There are two types of option namely:
Call Option:
A call option is a contract that gives the buyer the right to buy a particular asset at a specified price on a specific date.
For example, let say you purchase a call option to buy 1000 share of Company XYZ of ₹100 each at a certain date. But the share price fall to ₹50 at the end of the expiry period, and you have no interest in this contract because you make a loss of ₹50,000. You then have the right not to buy the share for ₹100 hence instead of losing ₹50,000 on the contract, your only loss will be the premium that you paid to enter the contract, which will be much lower.
Put Option:
In this type of contract, you can sell assets at an agreed price in the future. For example, you purchase a put option to sell 1000 share of company XYZ at ₹50 on a future date but share price rises to ₹100 before the expiry date and you have the right to not selling the share for ₹100 so you can avoid the loss of ₹50,000.
How to Trade-In F&O:
Like share Trade in the stock market and exchanges, F&O are also traded in Indian Stock Exchanges. This option was introduced in Indian Stock Exchanges in the year 2000. If you want to trade in F&O you need a Trading Account or derivative Account. There are Many Discount Broker That gives you a free trading account and the option to trade in F&O (Click here To know).
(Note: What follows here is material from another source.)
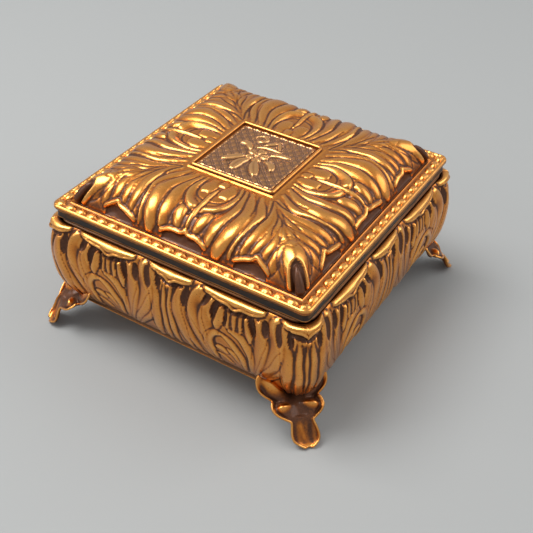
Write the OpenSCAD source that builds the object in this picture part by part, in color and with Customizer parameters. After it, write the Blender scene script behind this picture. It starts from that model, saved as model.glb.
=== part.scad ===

In the below you will know how F&O Works:
Let say, Company A who's stock is listed under F&O is releasing their result on next week. A expect the share price will be increased from ₹100 to ₹120. Thereby, he purchases the Contract of Company A for ₹100. When Company A declares the result next week, The stock price has risen to ₹120. That means the buyer makes ₹20 profit per share. Basically, he is not put the entire amount on the contract but the portion of it i,e 12% to 15% per trade. Let say, 100 shares in lot A and the buyer put 12% of ₹10,000 (100×100) i,e ₹1200. If the share price increases to ₹120 he makes a profit of ₹2000 and if price fall to ₹90 the buyer makes the loss of ₹1000.
Future and Options trading is for that trader's who looking at the short term and have tolerance of risk. Many financial experts suggest that the Beginner could start trading in equity cash Segments for a while before move on to the F&O segments. Trading in F&O is not rocket science, you just need a right Broker house and access to research and advise.